You make it sound like it has to be one or the other. If you look at Drupal.org's searches, the vast majority of them are single words, followed by pure ANDs, followed by phrases+AND. So if we only join on the dataset table when necessary (we now know when), we should get a nice boost-up for common cases.
I also like the idea that modules that use this could artificially restrict the input to pure AND or pure OR queries and always get the fast system.
By the way, if we do all this... it would be best to force a re-indexing rather than try to convert the tables. The node link stuff could in theory be distilled out of an existing search_index table, but it would be a chore to write the update. A re-indexing is not the end of the world, especially now that we have the batch feature: we could even implement a UI for it.
Comment #19
douggreen CreditAttribution: douggreen commentedThis discussion has been educational. Thank you Steven!
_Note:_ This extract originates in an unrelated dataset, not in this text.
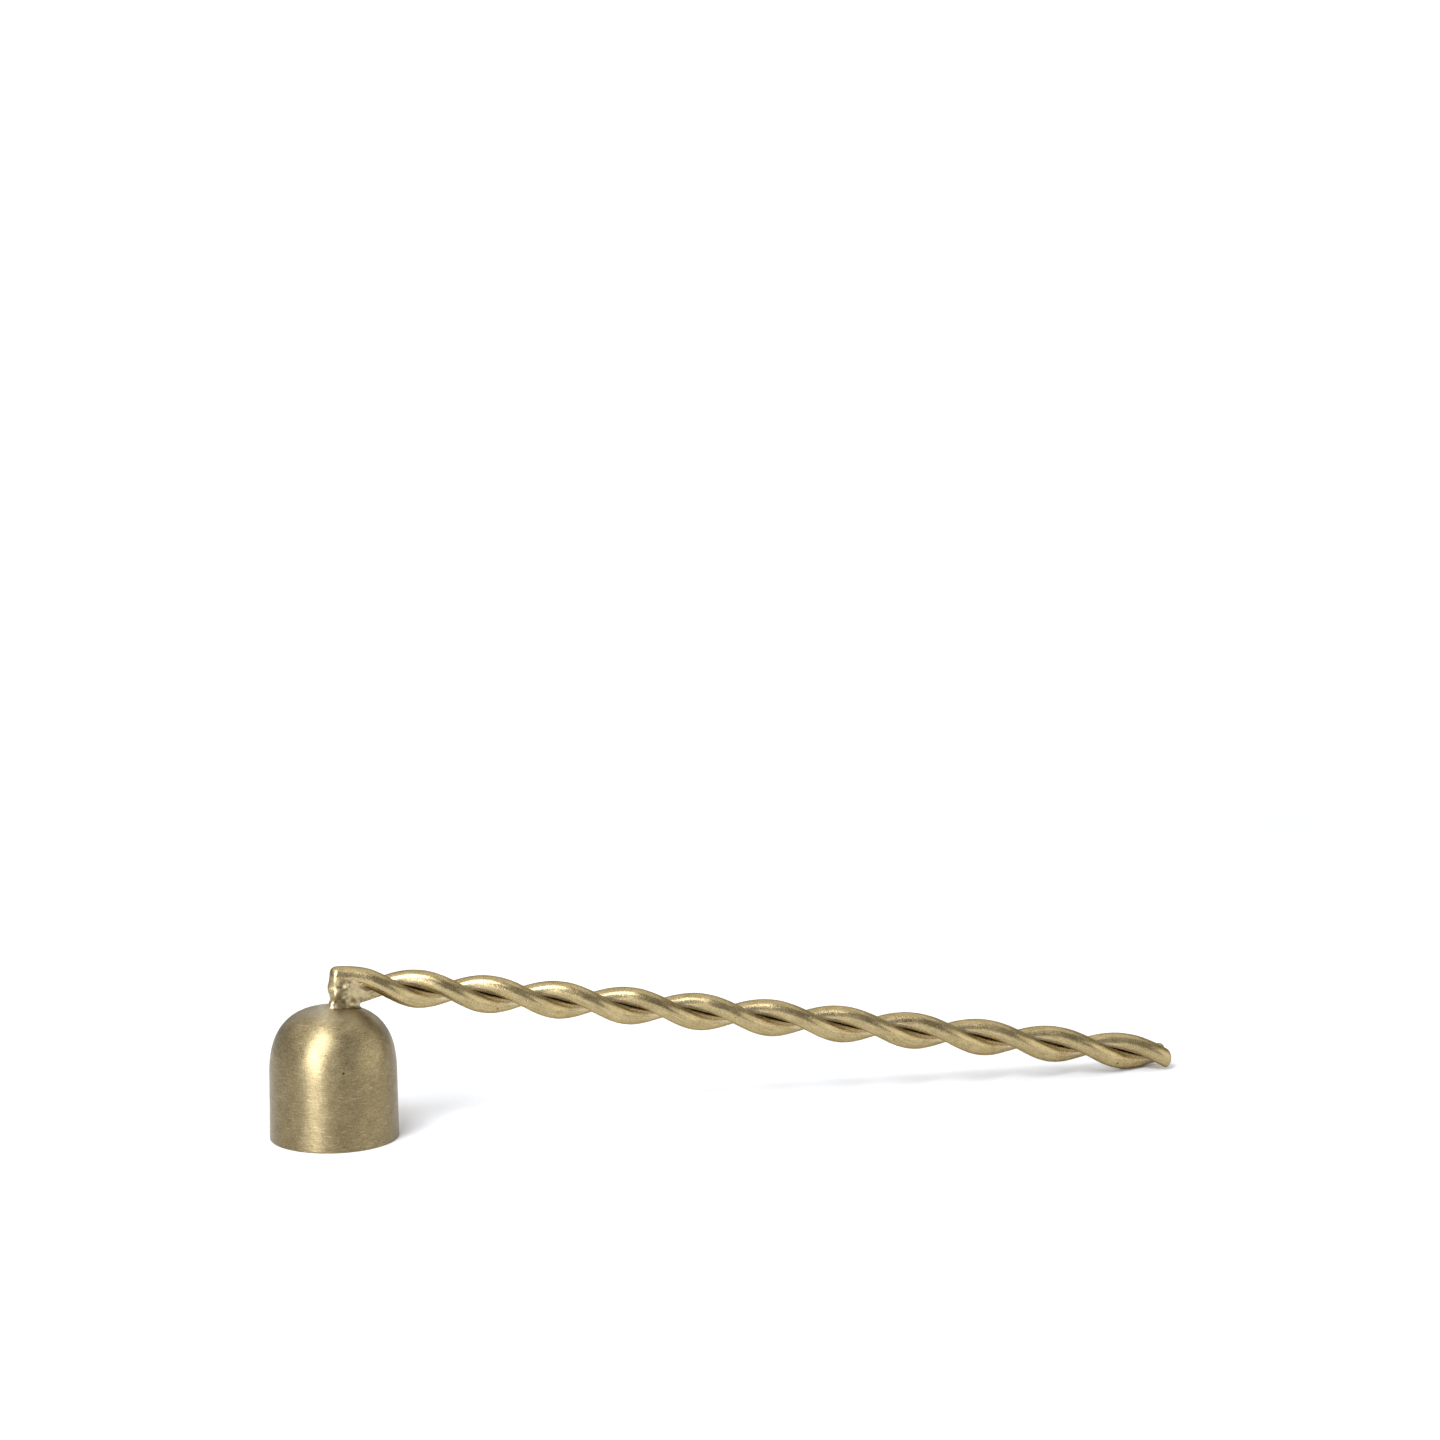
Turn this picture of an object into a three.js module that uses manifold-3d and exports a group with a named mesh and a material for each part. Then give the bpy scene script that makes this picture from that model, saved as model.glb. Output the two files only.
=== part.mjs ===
// Candle snuffer: a spun brass bell, with a handle of two brass rods twisted round each other
// and brazed flat onto the bell's crown. It is one rigid assembly with no moving joint.
//
// Millimetres, +Z up. The bell's rim and the last low bulge of the handle both rest on z = 0, and
// the handle runs towards +X and slopes down. The origin is the bottom centre of the whole object.
import * as THREE from "three";
import { mergeVertices } from "three/addons/utils/BufferGeometryUtils.js";
import Module from "manifold-3d";

const wasm = await Module();
wasm.setup();

// The bell.
const bellRadius = 13.25; // outside, where the wall meets the dome
const rimRadius = 13.43; // the wall flares a little towards the rim
const wallHeight = 12.7; // from the rim up to the dome
const domeHeight = 14.9;
const domeFullness = 2.63; // exponent of the dome's superellipse: 2 would be an ellipse
const bellThickness = 1.2;
const rimChamfer = 0.15;

// The handle.
const gap = 0.3; // left between pieces that touch on the real object
const rodRadius = 1.95;
const handleLength = 192.5;
const handleSlope = THREE.MathUtils.degToRad(9.04);
const crownClearance = 1.15; // from the crown up to the lower rod
const handleBow = 0.6; // upward bow at mid-length
const seatDip = 0.3; // the brazed end is bent down this far
const seatDipLength = 12;
const twistStart = 1; // the rods run side by side up to here,
const twistSettled = 8; // and the twist has its full rate from here on
const turns = [6.438, -0.946, 0.297]; // turns against length, as t, t^2 and t^3: the pitch opens out

// The braze between the lower rod and the crown.
const brazeLength = 7.2; // along the handle
const brazeHalfWidth = 2.9;
const brazeFoot = 1.9; // how far its fillet spreads over the crown

const bellHeight = wallHeight + domeHeight;
const twistRadius = rodRadius + gap / 2; // from the handle's axis to each rod's axis
const axisHeight = bellHeight + crownClearance + rodRadius + twistRadius;

function brass(color, roughness) {
  return new THREE.MeshStandardMaterial({ color, roughness, metalness: 1 });
}

function namedMesh(name, geometry, material) {
  const mesh = new THREE.Mesh(geometry, material);
  mesh.name = name;
  return mesh;
}

// A solid of revolution about the Z axis, from an outline of (radius, height) that runs upwards.
function turnedGeometry(outline, sides) {
  const geometry = new THREE.LatheGeometry(outline, sides);
  geometry.rotateX(Math.PI / 2);
  return geometry;
}

// Points of a dome from the crown down to the wall, for a wall this far inside the outer surface.
function domeOutline(inset, steps) {
  const points = [];
  for (let i = 0; i <= steps; i += 1) {
    const angle = ((1 - i / steps) * Math.PI) / 2;
    const across = i === 0 ? 0 : Math.cos(angle) ** (2 / domeFullness);
    const up = i === steps ? 0 : Math.sin(angle) ** (2 / domeFullness);
    const radius = (bellRadius - inset) * across;
    points.push(new THREE.Vector2(radius, wallHeight + (domeHeight - inset) * up));
  }
  return points;
}

// A thin cup: down the outside, across the rim and up the inside.
function bellGeometry() {
  const rim = [
    new THREE.Vector2(rimRadius, rimChamfer),
    new THREE.Vector2(rimRadius - rimChamfer, 0),
    new THREE.Vector2(rimRadius - bellThickness + rimChamfer, 0),
    new THREE.Vector2(rimRadius - bellThickness, rimChamfer),
  ];
  const inside = domeOutline(bellThickness, 12).reverse();
  const outline = [...domeOutline(0, 14), ...rim, ...inside];
  return turnedGeometry(outline.reverse(), 48);
}

// The length of fully twisted rod that has been passed at this distance along the handle.
function twistedLength(distance) {
  const ramp = twistSettled - twistStart;
  const passed = THREE.MathUtils.clamp(distance - twistStart, 0, ramp);
  return passed ** 2 / (2 * ramp) + Math.max(distance - twistSettled, 0);
}

// The centre line of one rod, in the handle's own frame: +X along the handle, +Z up.
// The two rods form a right-handed helix, and they lie one above the other at the bell.
class RodAxis extends THREE.Curve {
  constructor(phase, from, to) {
    super();
    this.phase = phase;
    this.from = from;
    this.to = to;
    this.arcLengthDivisions = 800;
  }

  getPoint(fraction, target = new THREE.Vector3()) {
    const x = THREE.MathUtils.lerp(this.from, this.to, fraction);
    const t = twistedLength(x) / twistedLength(handleLength);
    const turned = turns[0] * t + turns[1] * t ** 2 + turns[2] * t ** 3;
    const angle = this.phase - 2 * Math.PI * turned;
    const along = x / handleLength;
    const bow = 4 * handleBow * along * (1 - along);
    const dip = seatDip * Math.max(1 - x / seatDipLength, 0) ** 2;
    return target.set(x, twistRadius * Math.sin(angle), twistRadius * Math.cos(angle) + bow - dip);
  }
}

function sweptRod(phase, radius, from, to, steps) {
  const section = new THREE.Shape().absarc(0, 0, radius, 0, 2 * Math.PI);
  return new THREE.ExtrudeGeometry(section, {
    steps,
    curveSegments: 6, // per half circle
    extrudePath: new RodAxis(phase, from, to),
  });
}

function toSolid(geometry) {
  const bare = geometry.clone();
  bare.deleteAttribute("normal");
  bare.deleteAttribute("uv");
  const merged = mergeVertices(bare, 1e-4);
  const mesh = new wasm.Mesh({
    numProp: 3,
    vertProperties: new Float32Array(merged.attributes.position.array),
    triVerts: new Uint32Array(merged.index.array),
  });
  return new wasm.Manifold(mesh);
}

function toGeometry(solid) {
  const mesh = solid.getMesh();
  const geometry = new THREE.BufferGeometry();
  geometry.setAttribute("position", new THREE.BufferAttribute(mesh.vertProperties, 3));
  geometry.setIndex(new THREE.BufferAttribute(mesh.triVerts, 1));
  geometry.computeVertexNormals();
  return geometry;
}

// The solid inside a dome that stands out from the bell's own by the gap.
function domeCutter() {
  const outline = domeOutline(-gap, 14);
  outline.push(new THREE.Vector2(0, wallHeight));
  return toSolid(turnedGeometry(outline.reverse(), 48));
}

// A waisted neck with a concave fillet at its foot, oval along the handle.
function neckSolid() {
  const halfLength = brazeLength / 2;
  const foot = bellHeight - 1.6;
  const top = axisHeight - rodRadius * 0.45;
  const waist = bellHeight + brazeFoot;
  const outline = [new THREE.Vector2(0, top), new THREE.Vector2(1, top)];
  for (let i = 0; i <= 8; i += 1) {
    const angle = (i / 8) * (Math.PI / 2);
    const out = (brazeFoot / halfLength) * (1 - Math.cos(angle));
    outline.push(new THREE.Vector2(1 + out, waist - (waist - foot) * Math.sin(angle)));
  }
  outline.push(new THREE.Vector2(0, foot));
  const neck = turnedGeometry(outline.reverse(), 40);
  neck.scale(halfLength, brazeHalfWidth, 1);
  neck.translate(halfLength, 0, 0);
  return toSolid(neck);
}

// The braze fills the space between the crown and the lower rod, and climbs the rod's two sides.
function brazeGeometry(handle) {
  let solid = neckSolid().subtract(domeCutter());
  for (const phase of [0, Math.PI]) {
    const around = sweptRod(phase, rodRadius + gap, -2, 16, 12);
    around.applyMatrix4(handle.matrixWorld);
    solid = solid.subtract(toSolid(around));
  }
  return toGeometry(solid);
}

// One rod, twisted over more than its length and then cut off square to the handle at both ends.
function rodGeometry(phase) {
  const spare = 2;
  const rod = sweptRod(phase, rodRadius, -spare, handleLength + spare, 98);
  const kept = new THREE.BoxGeometry(handleLength, 20, 20);
  kept.translate(handleLength / 2, 0, 0);
  return toGeometry(toSolid(rod).intersect(toSolid(kept)));
}

function buildHandle() {
  const handle = new THREE.Group();
  handle.position.z = axisHeight;
  handle.rotation.y = handleSlope;
  handle.add(namedMesh("handle_rod_upper", rodGeometry(0), brass(0xb39f6c, 0.42)));
  handle.add(namedMesh("handle_rod_lower", rodGeometry(Math.PI), brass(0xb39f6c, 0.42)));
  handle.updateMatrixWorld(true);
  return handle;
}

// Moves the object so that the origin is at the centre of its box, on the surface it stands on.
function centreOnBox(group) {
  group.updateMatrixWorld(true);
  const box = new THREE.Box3().setFromObject(group, true);
  const centre = box.getCenter(new THREE.Vector3());
  group.position.set(-centre.x, -centre.y, 0);
}

const snuffer = new THREE.Group();
const handle = buildHandle();
snuffer.add(namedMesh("snuffer_bell", bellGeometry(), brass(0x9a8a63, 0.38)));
snuffer.add(namedMesh("crown_braze", brazeGeometry(handle), brass(0xa8996f, 0.5)));
snuffer.add(handle);
centreOnBox(snuffer);

export default snuffer;
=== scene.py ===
"""Looks of the candle snuffer: a spun brass bell, two twisted brass rods and the braze between them."""

import math

import bpy
import numpy as np
from mathutils import Matrix, Vector


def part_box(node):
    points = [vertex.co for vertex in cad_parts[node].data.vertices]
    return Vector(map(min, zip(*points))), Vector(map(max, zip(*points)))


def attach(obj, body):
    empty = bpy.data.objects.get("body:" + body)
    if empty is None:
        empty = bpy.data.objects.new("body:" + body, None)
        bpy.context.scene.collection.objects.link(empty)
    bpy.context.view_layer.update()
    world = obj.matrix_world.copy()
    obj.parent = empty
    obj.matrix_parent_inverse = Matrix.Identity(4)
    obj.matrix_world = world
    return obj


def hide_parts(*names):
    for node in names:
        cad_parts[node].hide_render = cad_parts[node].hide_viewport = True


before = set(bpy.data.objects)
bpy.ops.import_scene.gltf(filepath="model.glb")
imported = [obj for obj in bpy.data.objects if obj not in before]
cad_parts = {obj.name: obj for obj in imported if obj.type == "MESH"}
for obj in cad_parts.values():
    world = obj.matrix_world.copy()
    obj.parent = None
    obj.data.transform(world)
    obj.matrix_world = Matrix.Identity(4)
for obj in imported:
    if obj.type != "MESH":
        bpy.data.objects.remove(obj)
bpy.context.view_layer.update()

MM = 0.001

# The bell. Its place, rim and height come from the frame's own bell.
bell_low, bell_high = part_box("snuffer_bell")
BELL_X = (bell_low.x + bell_high.x) / 2
RIM_RADIUS = (bell_high.x - bell_low.x) / 2
BELL_HEIGHT = bell_high.z
RIM_FLARE = 0.18 * MM
BELL_RADIUS = RIM_RADIUS - RIM_FLARE  # where the flared wall meets the dome
WALL_HEIGHT = 12.7 * MM
DOME_HEIGHT = BELL_HEIGHT - WALL_HEIGHT
DOME_FULLNESS = 2.63
BELL_THICKNESS = 1.2 * MM
RIM_ROUNDING = 0.16 * MM
BELL_SIDES = 320
OUT_OF_ROUND = 0.015 * MM  # spinning leaves the wall very slightly uneven

# The handle: two rods that touch each other along a right-handed twist. Its own frame has +X along
# it, from the brazed end, and +Z up.
ROD_RADIUS = 2.0 * MM
TWIST_RADIUS = 1.99 * MM  # from the handle's axis to each rod's: the rods just press together
HANDLE_LENGTH = 192.5 * MM
HANDLE_SLOPE = math.radians(9.04)
AXIS_HEIGHT = BELL_HEIGHT + 5.2 * MM
HANDLE_BOW = 0.6 * MM  # upward bow at mid-length
SEAT_DIP = 0.7 * MM  # the brazed end is bent down this far
SEAT_DIP_LENGTH = 10 * MM
TWIST_START = 1 * MM
TWIST_SETTLED = 8 * MM
TURNS = (6.438, -0.946, 0.297)  # turns against length, as t, t^2 and t^3: the pitch opens out
UPPER_PHASE = 0.0
LOWER_PHASE = math.pi
NEAR_EDGE = 1.35 * MM  # rounding of the sawn ends
FAR_EDGE = 1.25 * MM
NEAR_DOMING = 0.05 * MM  # and how far their faces stand out
FAR_DOMING = 0.25 * MM
FAR_SPARE = 0.1 * MM  # the far end's crown, past the handle's length
END_LEAN = math.radians(7.8)  # the near ends are cut upright, not square to the sloping handle
END_LEAN_LENGTH = 7 * MM  # the lean has faded from the rods' rings by here
ROD_SIDES = 48
ROD_RINGS = 640
FLATS = 0.012 * MM  # hand finishing leaves flats about this deep along the rods,
END_FLATS = 0.04 * MM  # and deeper ones where the ends are filed by eye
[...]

What are the tasks moving forward?
What's do-able for the 6.x code-freeze? And who should do what? The use of subselects relies on fromsid=0 and not having to do normalization. So I don't think we can the benefit of #4 unless we do both #2 and #3. Is this correct?
Comment #20
douggreen CreditAttribution: douggreen commented"OR" discussion moved to #146278 - Improve User Experience of search syntax.
Comment #21
Steven CreditAttribution: Steven commentedFromsid refactoring patch at: http://drupal.org/node/146466
(step 1)
Comment #22
Steven CreditAttribution: Steven commentedBy the way, the refactoring is not about 'implementing TF/IDF'. Search.module already implements it (see wikipedia). The issue is how to normalize the resulting scores to a fixed, linear scale, so it can be mixed with other scoring factors.
Comment #23
hunmonk CreditAttribution: hunmonk commentedsubscribing. i intend to take a crack at this code soon.
Comment #24
douggreen CreditAttribution: douggreen commentedThis was a very interesting thread, and the predecessor to the link patch / fromsid refactoring / remove temporary tables patch #146466. Given that the work was done in that thread, and that it's been committed, this issue is no longer valid, so I'm closing it as a dup.